People are senselessly dying, right now, and they did not request nor agree to be martyrs for some righteously principled stand. They are dying because we allow assault weapons on our streets and in our homes, where, like a dark family secret, they are bound to come out.

This isn’t just a case of our fellow soldiers sitting next to us in the foxhole who depend on us to protect them. It is our neighbors’ kids, and they have no reason to be completely confident that we will keep them safe.

The protests over the war in Vietnam, and the tens of thousands of dead Americans, caused us, briefly at least, to be more circumspect about the “quagmire” potential of foreign military entanglements. The sea-to-shining-sea revolt against pointless militarism also brought about an end to the draft and a Constitutional Amendment lowering the voting age to eighteen. It took rivers of blood and mountains of treasure to bring us, albeit belatedly, to the recognition that the only glory in war is making it out alive.

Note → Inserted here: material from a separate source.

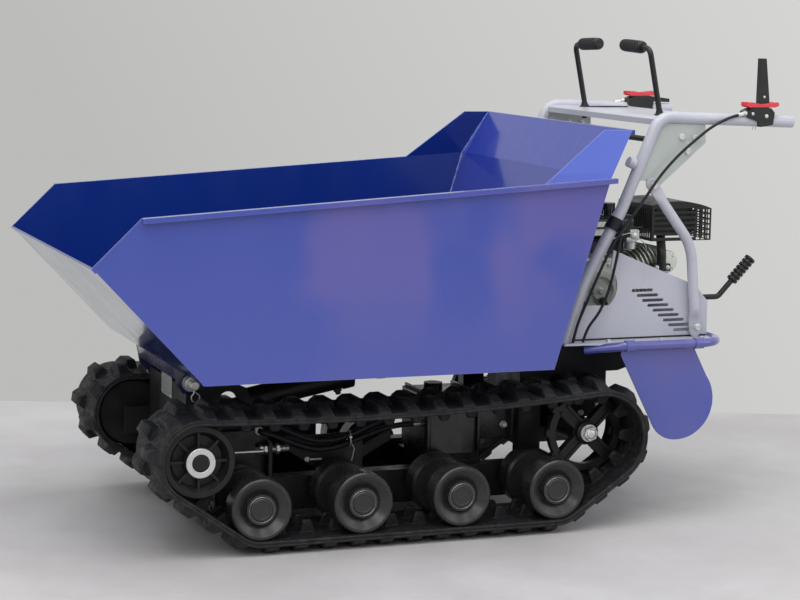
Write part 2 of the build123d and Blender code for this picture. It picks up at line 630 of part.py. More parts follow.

The Civil Rights Movement marched so that punitive segregation, Jim Crow laws and racially motivated voter suppression would be relegated to the dark history in which they belonged. That cost more lives than we will ever know, including a man who was our nation’s drum major for peace and justice.

Saving lives should not be a noble cause, relegated to a courageous few. That makes it sound like a job for trained special forces or knights in shining armor. Saving lives should not be a gift for the wealthy or a handout for the poor. That we are driven to fight for our individual survival is human nature. Saving the lives of others is a human imperative.

We’re into the thousands, now, on school shooting deaths. They weren’t fighting for a cause. They were just being kids. They certainly did not ask to be in this fight. Our inaction has brought the fight to them, and they are not backing down. They have had to grow up quickly to fight what is a definitively existential threat to their futures.

“We’ll outlive them,” a high schooler from Maine told the New York Times reporter, assuring them that, eventually, his generation will make certain that change will come. I hope you do. I hope it does.